A 401(k) plan, at its core, is a powerful tool for retirement savings, primarily sponsored by employers. However, whether it truly qualifies as an "investment" necessitates a deeper dive. To understand this, we must distinguish between a savings vehicle and the underlying investments it holds.
A 401(k) functions primarily as a tax-advantaged account. This means that contributions are often made on a pre-tax basis, reducing your current taxable income. The earnings within the account grow tax-deferred, and you typically only pay taxes upon withdrawal during retirement. This tax advantage is a significant draw, potentially allowing your savings to compound more rapidly over time. The availability of employer matching, where the company contributes a certain percentage of your contributions, further amplifies the benefits. This matching effectively represents an immediate return on your investment, accelerating your wealth accumulation.

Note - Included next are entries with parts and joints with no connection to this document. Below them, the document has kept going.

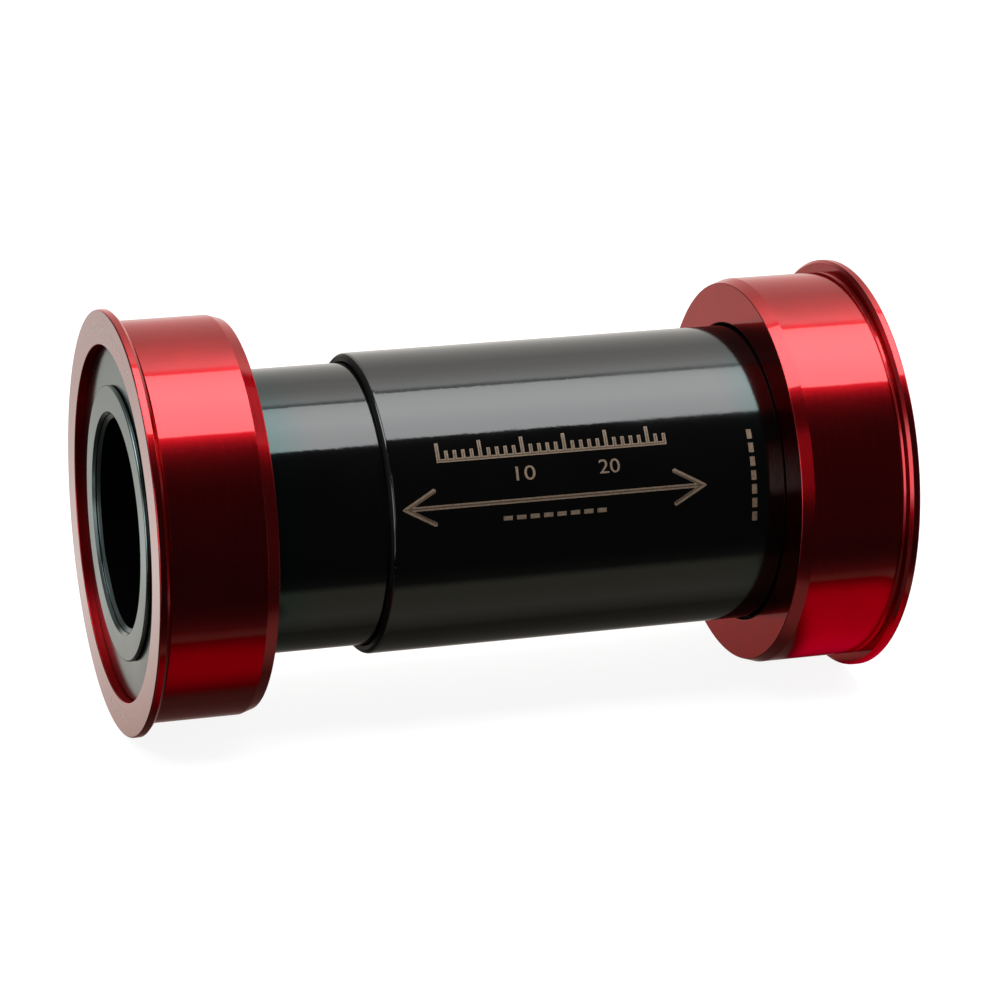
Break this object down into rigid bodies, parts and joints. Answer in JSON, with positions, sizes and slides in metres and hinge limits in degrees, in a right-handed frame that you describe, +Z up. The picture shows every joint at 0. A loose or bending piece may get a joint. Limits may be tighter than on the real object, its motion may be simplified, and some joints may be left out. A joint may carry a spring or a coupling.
{
  "type": "bottom bracket",
  "caption": "Press-fit bicycle bottom bracket: two flanged red cups with sealed bearings, joined by telescoping black sleeves that set the shell width.",
  "frame": {"origin": "middle of the bracket on the spindle's axis, halfway between the flanges' outer faces", "axes": "+Y along the spindle's axis to the non-drive side, +Z up, +X towards the front of the bicycle"},
  "size_m": [0.0489, 0.0892, 0.0488],
  "materials": {
    "red_anodised": "gloss anodised",
    "sleeve_black": "semi-gloss anodised, fine turned",
    "cover_black": "satin anodised",
    "bearing_steel": "ground",
    "polished_balls": "polished",
    "cage_nylon": "moulded",
    "seal_rubber": "smooth"
  },
  "bodies": {
    "drive_side": {"drive_cup": "red_anodised", "drive_dust_cover": "cover_black", "drive_bearing_outer_race": "bearing_steel", "drive_bearing_outboard_seal": "seal_rubber", "drive_bearing_inboard_seal": "seal_rubber", "drive_sleeve_o_ring": "seal_rubber"},
    "drive_rotor": {"drive_spindle_bush": "cover_black", "drive_bearing_inner_race": "bearing_steel"},
    "drive_ball_set": {"drive_bearing_balls": "polished_balls", "drive_bearing_cage": "cage_nylon"},
    "nondrive_side": {"nondrive_cup": "red_anodised", "nondrive_dust_cover": "cover_black", "nondrive_bearing_outer_race": "bearing_steel", "nondrive_bearing_outboard_seal": "seal_rubber", "nondrive_bearing_inboard_seal": "seal_rubber", "nondrive_sleeve_o_ring": "seal_rubber"},
    "nondrive_rotor": {"nondrive_spindle_bush": "cover_black", "nondrive_bearing_inner_race": "bearing_steel"},
    "nondrive_ball_set": {"nondrive_bearing_balls": "polished_balls", "nondrive_bearing_cage": "cage_nylon"},
    "outer_sleeve": {"outer_sleeve": "sleeve_black"},
    "inner_sleeve": {"inner_sleeve": "sleeve_black", "telescope_o_ring": "seal_rubber"}
  },
  "joints": [
    {"name": "outer_sleeve_turn", "type": "hinge", "parent": "nondrive_side", "child": "outer_sleeve", "pos_m": [0, 0.03235, 0], "axis": [0, 1, 0], "continuous": true},
    {"name": "width_slide", "type": "slide", "parent": "outer_sleeve", "child": "inner_sleeve", "axis": [0, -1, 0], "range_m": [-0.0079, 0.0051]},
    {"name": "drive_side_turn", "type": "hinge", "parent": "inner_sleeve", "child": "drive_side", "pos_m": [0, -0.03235, 0], "axis": [0, 1, 0], "continuous": true},
    {"name": "drive_spindle_turn", "type": "hinge", "parent": "drive_side", "child": "drive_rotor", "pos_m": [0, -0.03885, 0], "axis": [0, 1, 0], "continuous": true},
    {"name": "drive_cage_turn", "type": "hinge", "parent": "drive_side", "child": "drive_ball_set", "pos_m": [0, -0.03885, 0], "axis": [0, 1, 0], "continuous": true},
    {"name": "nondrive_spindle_turn", "type": "hinge", "parent": "nondrive_side", "child": "nondrive_rotor", "pos_m": [0, 0.03885, 0], "axis": [0, 1, 0], "continuous": true},
    {"name": "nondrive_cage_turn", "type": "hinge", "parent": "nondrive_side", "child": "nondrive_ball_set", "pos_m": [0, 0.03885, 0], "axis": [0, 1, 0], "continuous": true}
  ],
  "couplings": [
    {"joint": "drive_cage_turn", "follows": "drive_spindle_turn", "ratio": 0.4488},
    {"joint": "nondrive_cage_turn", "follows": "nondrive_spindle_turn", "ratio": 0.4488}
  ]
}
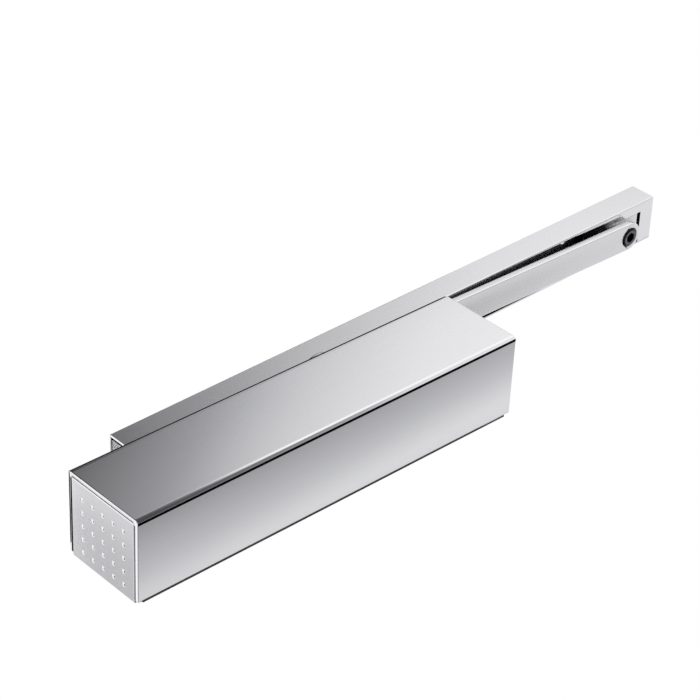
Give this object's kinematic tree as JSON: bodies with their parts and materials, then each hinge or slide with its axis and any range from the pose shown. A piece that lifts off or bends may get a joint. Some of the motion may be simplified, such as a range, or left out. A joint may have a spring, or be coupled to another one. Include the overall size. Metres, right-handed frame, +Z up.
{
  "type": "overhead door closer",
  "caption": "Overhead door closer with a slide channel: a slim silver box body on the door, and an arm that turns on its spindle and runs in the channel above.",
  "frame": {"origin": "middle of the four door screws, on the door's face", "axes": "+X along the door's width towards the arm's end, +Y into the door, +Z up; the closer stands out towards -Y"},
  "size_m": [0.4961, 0.056, 0.0952],
  "materials": {
    "cover_satin_silver": "satin anodised, fine grain",
    "end_cap_satin_silver": "satin anodised",
    "arm_steel": "satin plated",
    "channel_satin_silver": "satin anodised",
    "channel_cap": "satin",
    "cast_housing": "cast, lightly blasted",
    "blackened_plate": "steel, black phosphated",
    "turned_plug": "turned",
    "seal_rubber": "matt black",
    "bearing_bronze": "turned bronze",
    "zinc_screw": "zinc plated",
    "black_screw": "black oxide",
    "spring_steel": "oiled spring steel",
    "turned_steel": "ground",
    "hardened_steel": "hardened and ground",
    "valve_brass": "turned brass",
    "slider_plastic": "moulded, pale grey"
  },
  "bodies": {
    "closer": {"mounting_plate": "blackened_plate", "housing": "cast_housing", "spring_end_plug": "turned_plug", "damping_end_plug": "turned_plug", "plug_seals": "seal_rubber", "upper_bush": "bearing_bronze", "lower_bush": "bearing_bronze", "spindle_seal": "seal_rubber", "bush_cap": "turned_plug", "lower_bore_plug": "turned_plug", "body_screws": "zinc_screw", "cover_clips": "spring_steel", "main_spring": "spring_steel", "light_spring": "spring_steel", "valve_seals": "seal_rubber"},
    "cover": {"cover_shell": "cover_satin_silver", "end_cap_left": "end_cap_satin_silver", "end_cap_right": "end_cap_satin_silver"},
    "swing_arm": {"spindle": "hardened_steel", "cam": "hardened_steel", "arm": "arm_steel", "hub_screw": "zinc_screw", "pivot_screw": "black_screw", "pivot_bush": "bearing_bronze"},
    "spring_side_piston": {"spring_piston": "turned_steel", "spring_roller_pin": "hardened_steel"},
    "spring_side_roller": {"spring_roller": "hardened_steel"},
    "damping_side_piston": {"damping_piston": "turned_steel", "damping_roller_pin": "hardened_steel", "check_valve": "valve_brass"},
    "damping_side_roller": {"damping_roller": "hardened_steel"},
    "seat": {"spring_seat": "turned_steel"},
    "adjuster": {"adjusting_screw": "zinc_screw"},
    "closing_speed": {"closing_valve": "valve_brass"},
    "latching_speed": {"latching_valve": "valve_brass"},
    "backcheck": {"backcheck_valve": "valve_brass"},
    "delay": {"delay_valve": "valve_brass"},
    "slider": {"slider_block": "slider_plastic"},
    "channel": {"slide_channel": "channel_satin_silver", "channel_cap_left": "channel_cap", "channel_cap_right": "channel_cap"}
  },
  "joints": [
    {"name": "arm_swing", "type": "hinge", "parent": "closer", "child": "swing_arm", "pos_m": [0.05, -0.0308, 0], "axis": [0, 0, 1], "range_deg": [0, 150], "stiffness_Nm_per_rad": 6, "springref_deg": -17.19},
    {"name": "spring_piston_slide", "type": "slide", "parent": "closer", "child": "spring_side_piston", "axis": [-1, 0, 0], "range_m": [0, 0.00769], "deforming": ["main_spring"]},
    {"name": "damping_piston_slide", "type": "slide", "parent": "closer", "child": "damping_side_piston", "axis": [-1, 0, 0], "range_m": [0, 0.00769], "deforming": ["light_spring"]},
    {"name": "spring_roller_spin", "type": "hinge", "parent": "spring_side_piston", "child": "spring_side_roller", "pos_m": [0.0362, -0.0308, 0], "axis": [0, 0, 1], "continuous": true},
    {"name": "damping_roller_spin", "type": "hinge", "parent": "damping_side_piston", "child": "damping_side_roller", "pos_m": [0.073, -0.0308, 0], "axis": [0, 0, 1], "continuous": true},
    {"name": "spring_force_turn", "type": "hinge", "parent": "closer", "child": "adjuster", "pos_m": [-0.125, -0.0308, 0], "axis": [1, 0, 0], "range_deg": [0, 1800]},
    {"name": "spring_seat_slide", "type": "slide", "parent": "closer", "child": "seat", "axis": [1, 0, 0], "range_m": [0, 0.01], "deforming": ["main_spring"]},
    {"name": "closing_valve_turn", "type": "hinge", "parent": "closer", "child": "closing_speed", "pos_m": [0.084, -0.053, 0.0223], "axis": [0, -1, 0], "range_deg": [0, 720]},
    {"name": "latching_valve_turn", "type": "hinge", "parent": "closer", "child": "latching_speed", "pos_m": [0.099, -0.053, 0.0223], "axis": [0, -1, 0], "range_deg": [0, 720]},
    {"name": "backcheck_valve_turn", "type": "hinge", "parent": "closer", "child": "backcheck", "pos_m": [0.084, -0.053, -0.0223], "axis": [0, -1, 0], "range_deg": [0, 720]},
    {"name": "delay_valve_turn", "type": "hinge", "parent": "closer", "child": "delay", "pos_m": [0.099, -0.053, -0.0223], "axis": [0, -1, 0], "range_deg": [0, 720]},
    {"name": "cover_off", "type": "slide", "parent": "closer", "child": "cover", "axis": [0, -1, 0], "range_m": [0, 0.07]},
    {"name": "slider_pivot", "type": "hinge", "parent": "swing_arm", "child": "slider", "pos_m": [0.32265, -0.0258, 0.0465], "axis": [0, 0, 1], "range_deg": [-90, 90]},
    {"name": "channel_slide", "type": "slide", "parent": "slider", "child": "channel", "axis": [0.9999, -0.0159, 0], "range_m": [0, 0.375]}
  ],
  "couplings": [
    {"joint": "spring_piston_slide", "follows": "arm_swing", "m_per_rad": 0.0029285},
    {"joint": "damping_piston_slide", "follows": "arm_swing", "m_per_rad": 0.0029285},
    {"joint": "spring_force_turn", "follows": "spring_seat_slide", "rad_per_m": 3141.5}
  ]
}
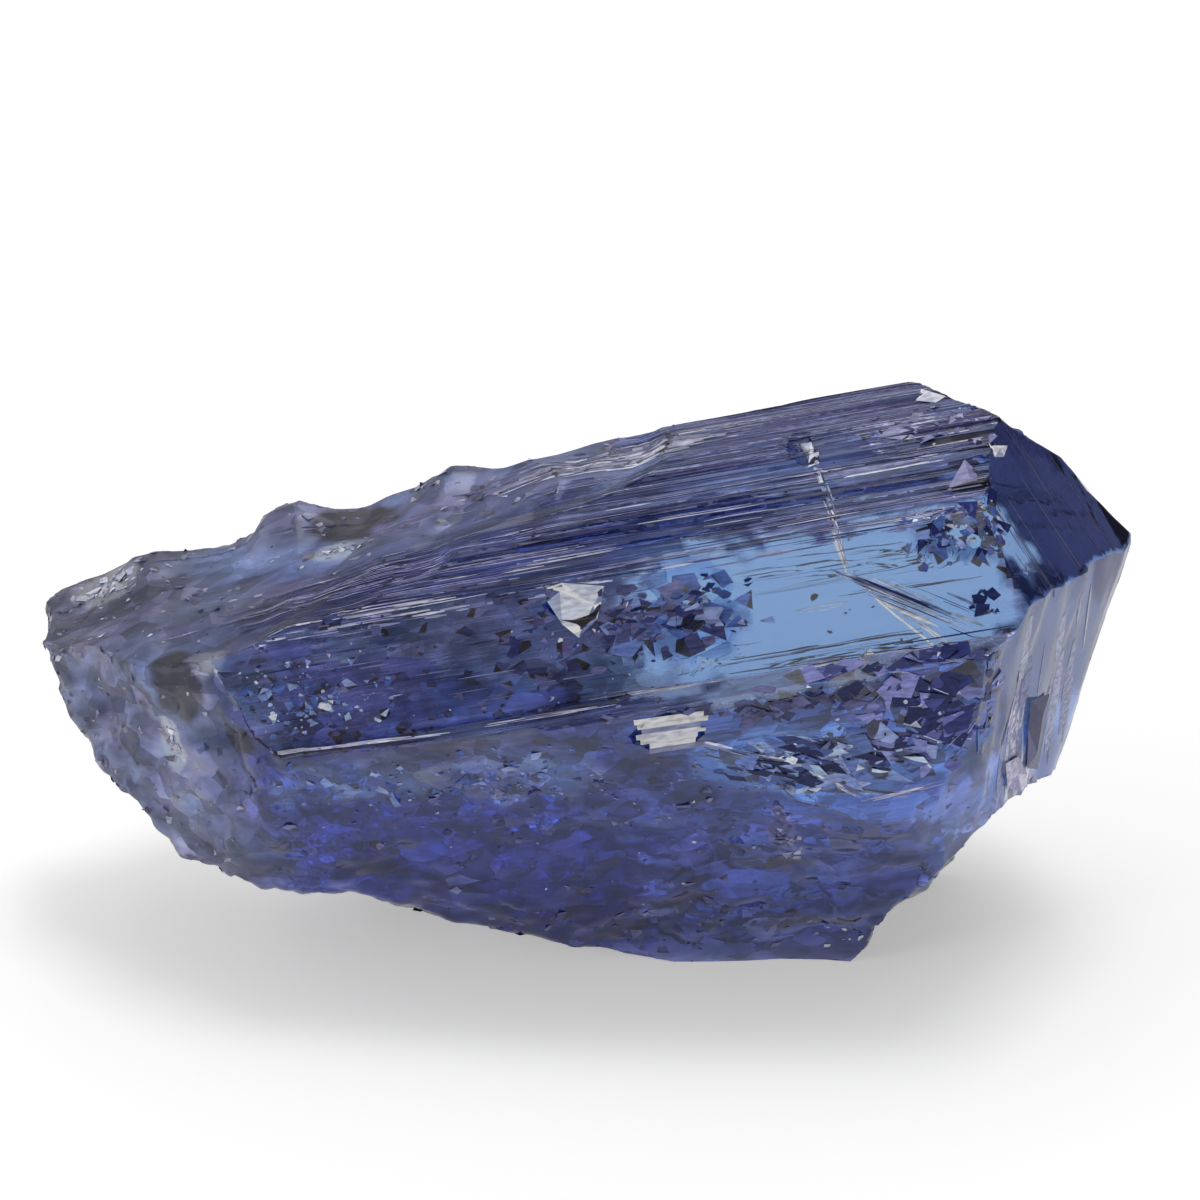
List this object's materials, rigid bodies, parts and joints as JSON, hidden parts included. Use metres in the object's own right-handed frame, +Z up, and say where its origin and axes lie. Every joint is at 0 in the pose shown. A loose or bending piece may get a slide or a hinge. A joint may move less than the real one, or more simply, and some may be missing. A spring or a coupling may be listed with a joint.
{
  "type": "rough gemstone crystal",
  "caption": "Uncut blue-violet crystal, a striated prism with a wedge-shaped tip and a broken milky root, lying on a flat worn spot.",
  "frame": {"origin": "under the middle of the crystal's box, on the surface it rests on", "axes": "+X along the crystal towards its tip, +Y away from the side with the clear window face, +Z up"},
  "size_m": [0.0199, 0.009, 0.0102],
  "materials": {
    "tanzanite": "clear blue-violet crystal, glassy on its growth faces and frosted where it is broken"
  },
  "bodies": {
    "root": {"tanzanite_crystal": "tanzanite"}
  },
  "joints": []
}
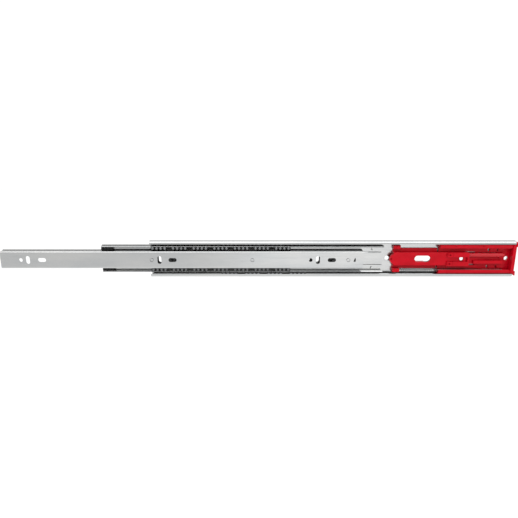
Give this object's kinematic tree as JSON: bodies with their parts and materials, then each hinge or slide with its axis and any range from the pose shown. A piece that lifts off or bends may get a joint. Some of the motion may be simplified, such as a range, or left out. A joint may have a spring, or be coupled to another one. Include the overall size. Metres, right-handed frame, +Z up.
{
  "type": "cabinet drawer slide",
  "caption": "Telescoping ball-bearing side-mount drawer slide with nested steel members and a red soft-close unit at its rear end.",
  "frame": {"origin": "on the cabinet member's mounting face, halfway along its length and halfway up it", "axes": "+X along the slide towards the back of the cabinet, so the drawer opens towards -X; +Y from the drawer towards the cabinet side; +Z up"},
  "size_m": [0.6355, 0.0127, 0.046],
  "materials": {
    "zinc_steel": "bright zinc plated, rolled strip steel",
    "ball_steel": "polished bearing steel",
    "red_plastic": "semi-gloss moulded acetal",
    "black_plastic": "matte moulded plastic",
    "spring_steel": "drawn spring wire"
  },
  "bodies": {
    "cabinet_member": {"outer_member": "zinc_steel", "soft_close_housing": "red_plastic", "damper_cylinder": "red_plastic", "damper_gland": "black_plastic", "return_spring": "spring_steel"},
    "soft_close_carriage": {"latch_carriage": "red_plastic", "damper_rod": "spring_steel", "catch_pin_upper": "spring_steel", "catch_pin_lower": "spring_steel"},
    "catch": {"catch_lever": "red_plastic"},
    "intermediate_member": {"middle_member": "zinc_steel", "front_bumper_upper": "black_plastic", "front_bumper_lower": "black_plastic"},
    "drawer_member": {"inner_member": "zinc_steel", "web_rivet_1": "zinc_steel", "web_rivet_2": "zinc_steel", "web_rivet_3": "zinc_steel"},
    "outer_cage": {"outer_ball_cage": "zinc_steel", "outer_ball_upper_1": "ball_steel", "outer_ball_upper_2": "ball_steel", "outer_ball_upper_3": "ball_steel", "outer_ball_upper_4": "ball_steel", "outer_ball_lower_1": "ball_steel", "outer_ball_lower_2": "ball_steel", "outer_ball_lower_3": "ball_steel", "outer_ball_lower_4": "ball_steel"},
    "inner_cage": {"inner_ball_cage": "zinc_steel", "inner_ball_upper_1": "ball_steel", "inner_ball_upper_2": "ball_steel", "inner_ball_upper_3": "ball_steel", "inner_ball_upper_4": "ball_steel", "inner_ball_upper_5": "ball_steel", "inner_ball_upper_6": "ball_steel", "inner_ball_upper_7": "ball_steel", "inner_ball_lower_1": "ball_steel", "inner_ball_lower_2": "ball_steel", "inner_ball_lower_3": "ball_steel", "inner_ball_lower_4": "ball_steel", "inner_ball_lower_5": "ball_steel", "inner_ball_lower_6": "ball_steel", "inner_ball_lower_7": "ball_steel"}
  },
  "joints": [
    {"name": "carriage_travel", "type": "slide", "parent": "cabinet_member", "child": "soft_close_carriage", "axis": [1, 0, 0], "range_m": [0, 0.047], "deforming": ["return_spring"]},
    {"name": "catch_tilt", "type": "hinge", "parent": "soft_close_carriage", "child": "catch", "pos_m": [0.1432, -0.0094, 0], "axis": [0, 0, 1], "range_deg": [0, 3], "stiffness_Nm_per_rad": 0.02},
    {"name": "middle_slide", "type": "slide", "parent": "soft_close_carriage", "child": "intermediate_member", "axis": [1, 0, 0], "range_m": [-0.1657, 0.0123]},
    {"name": "drawer_slide", "type": "slide", "parent": "intermediate_member", "child": "drawer_member", "axis": [1, 0, 0], "range_m": [-0.092, 0.1232]},
    {"name": "outer_cage_slide", "type": "slide", "parent": "cabinet_member", "child": "outer_cage", "axis": [1, 0, 0], "range_m": [-0.09, 0.01]},
    {"name": "inner_cage_slide", "type": "slide", "parent": "intermediate_member", "child": "inner_cage", "axis": [1, 0, 0], "range_m": [-0.047, 0.063]}
  ],
  "couplings": [
    {"joint": "outer_cage_slide", "follows": "middle_slide", "ratio": 0.5},
    {"joint": "inner_cage_slide", "follows": "drawer_slide", "ratio": 0.5}
  ]
}
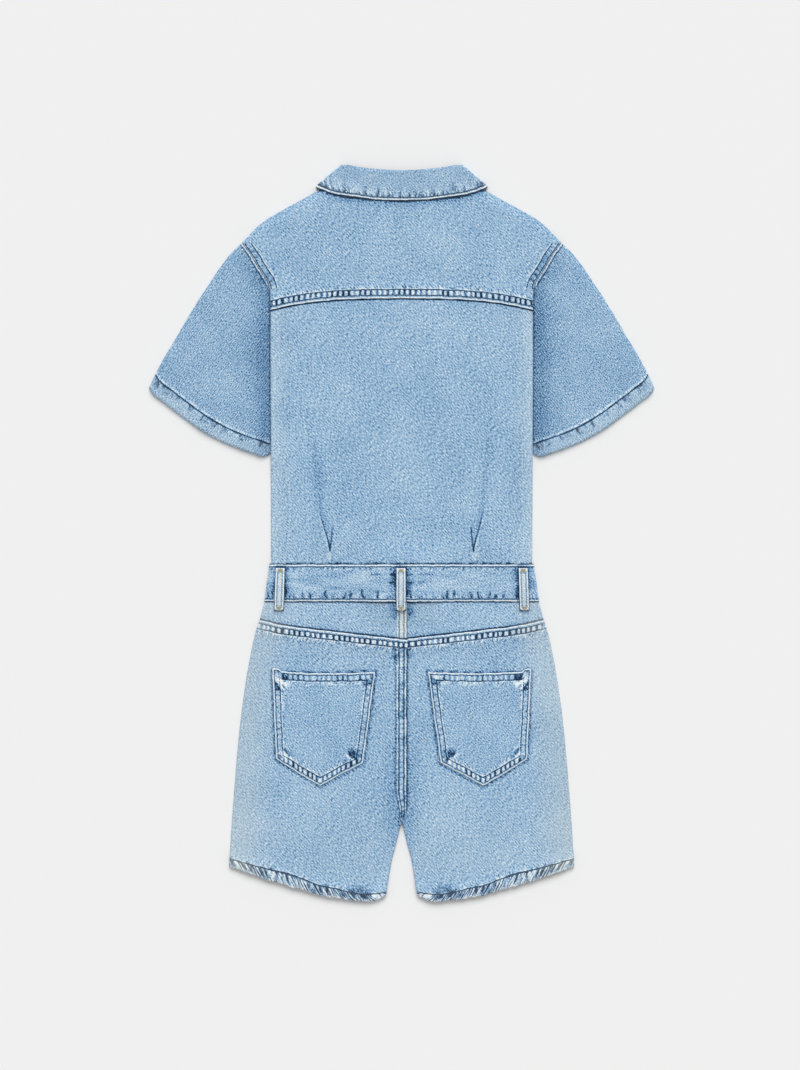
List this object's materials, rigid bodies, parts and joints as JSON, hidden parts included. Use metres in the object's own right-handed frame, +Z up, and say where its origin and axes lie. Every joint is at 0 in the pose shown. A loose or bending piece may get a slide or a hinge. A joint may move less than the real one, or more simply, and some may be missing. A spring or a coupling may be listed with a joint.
{
  "type": "denim shortalls laid flat",
  "caption": "Short-sleeved denim shortalls laid flat back side up, with shirt collar, waistband with belt loops, patch pockets and short legs.",
  "frame": {"origin": "middle of the garment on the surface that it lies on", "axes": "+X to the right as seen from above with the collar at the top, +Y towards the collar, +Z up, away from the surface"},
  "size_m": [0.528, 0.7708, 0.0159],
  "materials": {
    "denim": "light stone-washed cotton twill, matt",
    "denim_trim": "light stone-washed cotton twill with worn edges, matt",
    "button": "aged metal, satin"
  },
  "bodies": {
    "root": {"back_yoke": "denim", "bodice_back": "denim", "front_left": "denim", "front_right": "denim", "shorts_yoke_left": "denim", "shorts_yoke_right": "denim", "leg_back_left": "denim", "leg_back_right": "denim", "leg_front_left": "denim", "leg_front_right": "denim", "sleeve_left": "denim", "sleeve_right": "denim", "collar_stand": "denim_trim", "collar_fall": "denim_trim", "waistband": "denim_trim", "pocket_left": "denim_trim", "pocket_right": "denim_trim", "belt_loop_left": "denim_trim", "belt_loop_centre": "denim_trim", "belt_loop_right": "denim_trim", "button_1": "button", "button_2": "button", "button_3": "button", "button_4": "button", "button_5": "button", "button_6": "button", "button_7": "button", "button_8": "button"}
  },
  "joints": []
}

However, the 401(k) itself isn't the investment. The actual investments reside within the 401(k) account. These typically consist of a range of mutual funds, target-date funds, and sometimes company stock. The performance of your 401(k) is directly tied to the performance of these underlying assets. Therefore, assessing whether a 401(k) is a good investment requires evaluating the quality and suitability of the investment options available within the plan. Are the expense ratios of the mutual funds reasonable? Is there sufficient diversification to manage risk? Are you comfortable with the overall asset allocation, considering your risk tolerance and time horizon? These are crucial questions to answer.

Furthermore, the investment options within a 401(k) are often limited by the choices offered by the employer. This can restrict your ability to tailor your portfolio to your specific needs and preferences. For instance, you might be interested in investing in real estate or small-cap stocks, but these options may not be available within your 401(k) plan. This limited choice can be a disadvantage compared to other investment avenues that offer greater flexibility.
Beyond the limitations of investment choices, another consideration is the potential for fees associated with 401(k) plans. While the employer typically covers some of the administrative costs, you may still be responsible for fees such as expense ratios on the mutual funds, management fees, and other administrative charges. These fees can erode your returns over time, particularly if they are higher than those charged by alternative investment vehicles. Therefore, it is essential to carefully examine the fee structure of your 401(k) plan.
Considering these factors, it's clear that while a 401(k) offers significant advantages for retirement savings, it's not a one-size-fits-all solution. Exploring alternative investment options can be beneficial, particularly if you are seeking greater control over your investments, access to a wider range of asset classes, or lower fees.
So, what are some alternatives to a 401(k), and how do they compare?
Individual Retirement Accounts (IRAs): IRAs offer similar tax advantages to 401(k)s, but with potentially greater investment flexibility. Traditional IRAs provide pre-tax contributions and tax-deferred growth, while Roth IRAs offer tax-free withdrawals in retirement. The key difference lies in the contribution rules and the tax treatment during retirement. IRAs generally offer a wider range of investment options than 401(k)s, allowing you to invest in individual stocks, bonds, exchange-traded funds (ETFs), real estate investment trusts (REITs), and other alternative assets. However, contribution limits to IRAs are typically lower than those for 401(k)s.
Taxable Brokerage Accounts: These accounts offer the greatest investment flexibility, allowing you to invest in virtually any asset class without restrictions. However, they lack the tax advantages of 401(k)s and IRAs. Investments in taxable brokerage accounts are subject to capital gains taxes on profits and dividend taxes on income. While this can reduce your overall returns, taxable brokerage accounts can be useful for investing beyond retirement savings or for pursuing specific investment strategies that are not suitable for tax-advantaged accounts.
Real Estate: Investing in real estate can provide diversification, potential rental income, and long-term appreciation. However, real estate investments are often illiquid and require significant capital. Managing rental properties can also be time-consuming and require expertise in property management.
Cryptocurrencies: Investing in cryptocurrencies like Bitcoin and Ethereum has gained significant popularity in recent years. However, the cryptocurrency market is highly volatile and speculative, making it a risky investment. While the potential for high returns exists, the risk of significant losses is equally high. Thorough research and a high tolerance for risk are essential before investing in cryptocurrencies.
Small Business Investments: For entrepreneurs, investing in their own small business can be a powerful way to build wealth and generate income. However, starting and running a successful business requires significant effort, dedication, and risk. It's crucial to have a solid business plan, a strong understanding of the market, and the willingness to work long hours.
Ultimately, the best investment strategy depends on your individual circumstances, financial goals, risk tolerance, and time horizon. Consider your age, income, expenses, debt, and retirement needs when making investment decisions. Seeking professional financial advice from a qualified advisor can be invaluable in navigating the complexities of investment planning and building a diversified portfolio that aligns with your objectives. Remember that diversification is key to managing risk, and no single investment strategy is guaranteed to succeed. It is important to stay informed about market trends, regularly review your portfolio, and make adjustments as needed to ensure you remain on track to achieve your financial goals.